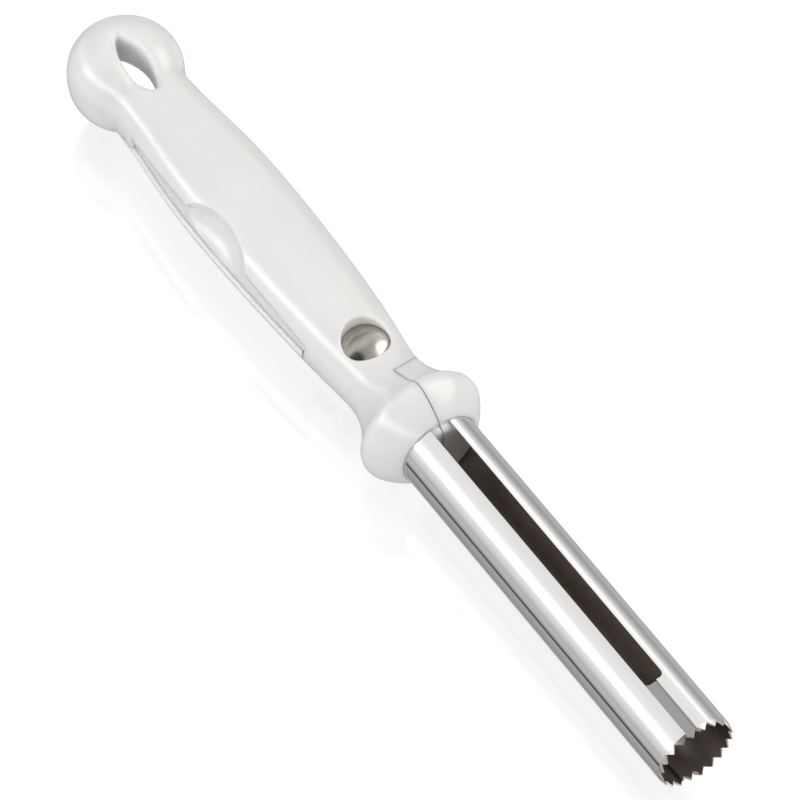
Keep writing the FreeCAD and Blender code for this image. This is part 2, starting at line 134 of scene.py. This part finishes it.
class Graph:
    """A material's or the world's node tree, with short calls for its usual nodes."""

    def __init__(self, owner):
        owner.use_nodes = True
        self.tree = owner.node_tree
        self.tree.nodes.clear()

    def node(self, kind, **settings):
        made = self.tree.nodes.new(kind)
        for name, value in settings.items():
            setattr(made, name, value)
        return made

    def link(self, source, target):
        self.tree.links.new(source, target)

    def place(self):
        """Places on the object."""
        return self.node("ShaderNodeTexCoord").outputs["Object"]

    def stretched_place(self, stretch=(1, 1, 1)):
        """Places on the object, stretched per axis so that a texture can run along the tube."""
        mapping = self.node("ShaderNodeMapping")
        mapping.inputs["Scale"].default_value = stretch
        self.link(self.place(), mapping.inputs["Vector"])
        return mapping.outputs["Vector"]

    def math(self, operation, first, second):
        """A sum on a socket and a number or a second socket."""
        made = self.node("ShaderNodeMath", operation=operation)
        self.link(first, made.inputs[0])
        if isinstance(second, float):
            made.inputs[1].default_value = second
        else:
            self.link(second, made.inputs[1])
        return made.outputs["Value"]

    def vector(self, operation, first, second=None, result="Vector"):
        """A vector sum on a socket, and a constant vector or a second socket where it needs one."""
        made = self.node("ShaderNodeVectorMath", operation=operation)
        self.link(first, made.inputs[0])
        if isinstance(second, tuple):
            made.inputs[1].default_value = second
        elif second is not None:
            self.link(second, made.inputs[1])
        return made.outputs[result]

    def mix(self, factor, low, high):
        """A colour between two, where high is a socket or a constant colour."""
        made = self.node("ShaderNodeMix", data_type="RGBA")
        self.link(factor, made.inputs["Factor"])
        self.link(low, made.inputs[MIX_LOW])
        if isinstance(high, tuple):
            made.inputs[MIX_HIGH].default_value = (*high, 1.0)
        else:
            self.link(high, made.inputs[MIX_HIGH])
        return made.outputs[MIX_RESULT]

    def noise(self, place, scale, detail=DETAIL):
        made = self.node("ShaderNodeTexNoise")
        made.inputs["Scale"].default_value = scale
        made.inputs["Detail"].default_value = detail
        self.link(place, made.inputs["Vector"])
        return made.outputs["Fac"]

    def ramp(self, factor, stops):
        """A colour ramp from (position, colour) pairs."""
        made = self.node("ShaderNodeValToRGB")
        elements = made.color_ramp.elements
        while len(elements) < len(stops):
            elements.new(1.0)
        for element, (place, color) in zip(elements, stops):
            element.position = place
            element.color = (*color, 1.0)
        self.link(factor, made.inputs["Fac"])
        return made.outputs["Color"]

    def tone(self, factor, low, high, span=TONE_RANGE):
        """The colours from low to high, over the middle of the factor's range."""
        return self.ramp(factor, [(span[0], low), (span[1], high)])

    def levels(self, share, stops, unit=1.0):
        """Grey levels in a unit, from (place, level) pairs whose places span the share's 0 to 1."""
        first = stops[0][0]
        span = stops[-1][0] - first
        return self.ramp(share, [((place - first) / span, [level / unit] * 3) for place, level in stops])

    def spread(self, factor, low, high, start=VALUE_RANGE[0], end=VALUE_RANGE[1]):
        """The values from low to high, over the factor's range from start to end."""
        made = self.node("ShaderNodeMapRange")
        made.inputs["From Min"].default_value = start
        made.inputs["From Max"].default_value = end
        made.inputs["To Min"].default_value = low
        made.inputs["To Max"].default_value = high
        self.link(factor, made.inputs["Value"])
        return made.outputs["Result"]

    def bump(self, height, depth, strength, edge=0.0):
        """Fine relief, on edges that look rounded by a small radius."""
        made = self.node("ShaderNodeBump")
        if edge:
            rounded = self.node("ShaderNodeBevel", samples=BEVEL_SAMPLES)
            rounded.inputs["Radius"].default_value = edge
            self.link(rounded.outputs["Normal"], made.inputs["Normal"])
        made.inputs["Distance"].default_value = depth
        made.inputs["Strength"].default_value = strength
        self.link(height, made.inputs["Height"])
        return made.outputs["Normal"]


def surface(name, metallic=0.0):
    """A new material with a principled shader, as the material, its graph and its shader's inputs."""
    material = bpy.data.materials.new(name)
    graph = Graph(material)
    shader = graph.node("ShaderNodeBsdfPrincipled")
    shader.inputs["Metallic"].default_value = metallic
    output = graph.node("ShaderNodeOutputMaterial")
    graph.link(shader.outputs["BSDF"], output.inputs["Surface"])
    return material, graph, shader.inputs


# Materials

def white_plastic():
    """Glossy moulded plastic, with a faint unevenness of tone and gloss."""
    material, graph, inputs = surface("white_plastic_moulded")
    place = graph.stretched_place()
    mottle = graph.noise(place, MOTTLE_SCALE)
    skin = graph.noise(place, SKIN_SCALE, SKIN_DETAIL)
    graph.link(graph.tone(mottle, PLASTIC_SHADE, PLASTIC_COLOR), inputs["Base Color"])
    graph.link(graph.spread(mottle, *PLASTIC_ROUGHNESS), inputs["Roughness"])
    graph.link(graph.bump(skin, *FINE_RELIEF, PLASTIC_EDGE), inputs["Normal"])
    inputs["IOR"].default_value = PLASTIC_IOR
    inputs["Coat Weight"].default_value = PLASTIC_COAT
    inputs["Coat Roughness"].default_value = PLASTIC_COAT_ROUGHNESS
    inputs["Subsurface Weight"].default_value = PLASTIC_SOFTNESS
    inputs["Subsurface Radius"].default_value = PLASTIC_DEPTH_SHARES
    inputs["Subsurface Scale"].default_value = PLASTIC_DEPTH
    return material


def polished_steel(axis, radius):
    """Bright drawn steel with fine scratches along the tube, duller where it is ground, with dark brown
    painted shade inside and darker painted shade on the tongue's outside.
    """
    material, graph, inputs = surface("polished_steel_drawn", 1.0)
    scratches = graph.noise(graph.stretched_place(SCRATCH_STRETCH), SCRATCH_SCALE)
    clouds = graph.noise(graph.stretched_place(CLOUD_STRETCH), CLOUD_SCALE)

    # How far a place is from the tube's axis, and how its normal points
    from_axis = graph.vector("SUBTRACT", graph.place(), tuple(axis))
    from_axis = graph.vector("MULTIPLY", from_axis, (0.0, 1.0, 1.0))
    distance = graph.vector("LENGTH", from_axis, result="Value")
    normal = graph.node("ShaderNodeNewGeometry").outputs["Normal"]
    outward = graph.vector("DOT_PRODUCT", normal, graph.vector("NORMALIZE", from_axis), "Value")
    forward = graph.vector("DOT_PRODUCT", normal, (1.0, 0.0, 0.0), "Value")

    # The inside, the outside of the tongue, which lies one wall deeper, and the ground teeth; the first
    # two get painted shade
    inside = graph.math("LESS_THAN", outward, -FACING_OUT)
    deep = graph.math("LESS_THAN", distance, radius - TUBE_WALL)
    tongue = graph.math("MULTIPLY", deep, graph.math("GREATER_THAN", outward, FACING_OUT))
    ground = graph.math("GREATER_THAN", forward, FACING_FORWARD)

    bright = graph.tone(scratches, STEEL_SHADE, STEEL_COLOR, SCRATCH_RANGE)
    # Painted shade inside the tube, in dark brown tones
    dark = graph.tone(clouds, INSIDE_PAINTED_SHADE_DEEP, INSIDE_PAINTED_SHADE_PALE)
    # The tongue's outside is coloured with its painted shade, and the inside with its own painted shade
    color = graph.mix(inside, graph.mix(tongue, bright, TONGUE_PAINTED_SHADE), dark)
    graph.link(graph.mix(ground, color, GROUND_COLOR), inputs["Base Color"])
    dull = graph.math("MULTIPLY", graph.math("MAXIMUM", inside, ground), DULL_ROUGHNESS)
    graph.link(graph.math("ADD", graph.spread(clouds, *STEEL_ROUGHNESS), dull), inputs["Roughness"])
    graph.link(graph.bump(scratches, *SCRATCH_RELIEF), inputs["Normal"])
    return material


def rivet_steel():
    """Smooth pressed steel of the rivet and washer, a little warmer than the tube."""
    material, graph, inputs = surface("rivet_steel_pressed", 1.0)
    grain = graph.noise(graph.stretched_place(), RIVET_GRAIN_SCALE)
    graph.link(graph.tone(grain, RIVET_SHADE, RIVET_COLOR), inputs["Base Color"])
    graph.link(graph.spread(grain, *RIVET_ROUGHNESS), inputs["Roughness"])
    graph.link(graph.bump(grain, *FINE_RELIEF), inputs["Normal"])
    return material


def dress(nodes, axis, radius):
    """Gives each solid its material."""
    plastic = white_plastic()
    steel = polished_steel(axis, radius)
    rivet = rivet_steel()
    looks = {
        "handle_body": plastic,
        "lever": plastic,
        "cutter_half_fixed": steel,
        "cutter_half_moving": steel,
        "pivot_rivet": rivet,
        "pivot_washer": rivet,
    }
    for node, material in looks.items():
        nodes[node].material_slots[0].material = material


# Studio

def add_floor():
    """A plain pale glossy floor. What it throws back on the corer comes from the studio instead."""
    material, _, inputs = surface("floor_pale")
    inputs["Base Color"].default_value = FLOOR_COLOR
    inputs["Roughness"].default_value = FLOOR_ROUGHNESS
    inputs["IOR"].default_value = FLOOR_IOR
    inputs["Emission Color"].default_value = WHITE
    inputs["Emission Strength"].default_value = FLOOR_GLOW
    bpy.ops.mesh.primitive_plane_add(size=FLOOR_SIZE, location=(0, 0, 0))
    floor = bpy.context.object
    floor.name = "floor"
    floor.data.materials.append(material)
    floor.visible_glossy = False
    floor.visible_diffuse = False


def add_world():
    """The light of the studio round the tube, and a plain pale backdrop for the camera."""
    world = bpy.data.worlds.new("studio")
    bpy.context.scene.world = world
    graph = Graph(world)
    direction = graph.node("ShaderNodeTexCoord").outputs["Generated"]
    parts = graph.node("ShaderNodeSeparateXYZ")
    graph.link(direction, parts.inputs["Vector"])

    turn = graph.math("ARCTAN2", parts.outputs["Y"], parts.outputs["Z"])
    brightest = max(level for _, level in STUDIO)
    ring = graph.levels(graph.spread(turn, 0.0, 1.0, -math.pi, math.pi), STUDIO, brightest)
    along = graph.spread(parts.outputs["X"], 0.0, 1.0, -1.0, 1.0)
    under = graph.math("LESS_THAN", parts.outputs["Z"], 0.0)
    share = graph.mix(under, graph.levels(along, ABOVE), graph.levels(along, BELOW))
    toward_card = tuple(Vector(CARD_DIRECTION).normalized())
    facing = graph.vector("DOT_PRODUCT", direction, toward_card, "Value")
    card = graph.spread(facing, 1.0, CARD_LEVEL, *CARD_EDGE)
    light = graph.vector("MULTIPLY", graph.vector("MULTIPLY", ring, share), card)

    around = graph.node("ShaderNodeBackground")
    around.inputs["Strength"].default_value = brightest
    graph.link(light, around.inputs["Color"])
    behind = graph.node("ShaderNodeBackground")
    behind.inputs["Color"].default_value = WHITE
    behind.inputs["Strength"].default_value = BACKDROP
    ray = graph.node("ShaderNodeLightPath")
    choice = graph.node("ShaderNodeMixShader")
    graph.link(ray.outputs["Is Camera Ray"], choice.inputs["Fac"])
    graph.link(around.outputs["Background"], choice.inputs[1])
    graph.link(behind.outputs["Background"], choice.inputs[2])
    output = graph.node("ShaderNodeOutputWorld")
    graph.link(choice.outputs["Shader"], output.inputs["Surface"])


def add_fill(aim):
    """A large soft light from the right, which the tube doesn't mirror."""
    light = bpy.data.lights.new("fill", "AREA")
    light.shape = "DISK"
    light.size = FILL_SIZE
    light.energy = FILL_POWER
    light.color = FILL_COLOR
    fill = bpy.data.objects.new("fill", light)
    bpy.context.scene.collection.objects.link(fill)
    place = Vector(FILL_PLACE)
    fill.location = aim + place
    fill.rotation_euler = place.to_track_quat("Z", "Y").to_euler()


def add_camera(mouth):
    """The photograph's camera, placed from the middle of the tube's mouth."""
    azimuth = math.radians(CAMERA_AZIMUTH)
    elevation = math.radians(CAMERA_ELEVATION)
    roll = math.radians(CAMERA_ROLL)
    level = Matrix((
        (math.cos(azimuth), math.sin(azimuth), 0),
        (0, 0, 1),
        (math.sin(azimuth), -math.cos(azimuth), 0),
    ))
    tilt = Matrix.Rotation(elevation, 3, "X")
    turn = Matrix.Rotation(roll, 3, "Z")
    to_camera = turn @ tilt @ level
    eye = to_camera.transposed() @ Vector((-MOUTH_RIGHT, MOUTH_DOWN, CAMERA_DISTANCE))
    data = bpy.data.cameras.new("camera")
    data.lens = LENS_MM
    data.sensor_width = SENSOR_MM
    data.clip_end = FLOOR_SIZE * 2
    camera = bpy.data.objects.new("camera", data)
    bpy.context.scene.collection.objects.link(camera)
    camera.matrix_world = Matrix.Translation(mouth + eye) @ to_camera.transposed().to_4x4()
    bpy.context.scene.camera = camera


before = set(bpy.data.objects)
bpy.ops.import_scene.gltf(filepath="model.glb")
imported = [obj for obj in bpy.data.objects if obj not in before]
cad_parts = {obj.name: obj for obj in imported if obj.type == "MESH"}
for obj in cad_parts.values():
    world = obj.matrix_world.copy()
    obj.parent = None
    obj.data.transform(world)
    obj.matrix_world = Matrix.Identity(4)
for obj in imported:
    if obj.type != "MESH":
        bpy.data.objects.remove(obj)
bpy.context.view_layer.update()
tube_low, tube_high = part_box("cutter_half_fixed")
mouth = Vector((tube_high.x, 0, (tube_low.z + tube_high.z) / 2))
tube_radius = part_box("cutter_half_moving")[1].y
dress(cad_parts, mouth, tube_radius)
add_floor()
add_world()
add_fill(mouth)
add_camera(mouth)
bpy.context.scene.view_settings.view_transform = "Standard"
* * * * *
Instruction: Nothing but the lines from the line that contains "before = set(bpy.data.objects)" through the line that contains "obj.data.transform(world)" should be given again, each exactly as it stands, both ends included.

Answer to the problem:
before = set(bpy.data.objects)
bpy.ops.import_scene.gltf(filepath="model.glb")
imported = [obj for obj in bpy.data.objects if obj not in before]
cad_parts = {obj.name: obj for obj in imported if obj.type == "MESH"}
for obj in cad_parts.values():
    world = obj.matrix_world.copy()
    obj.parent = None
    obj.data.transform(world)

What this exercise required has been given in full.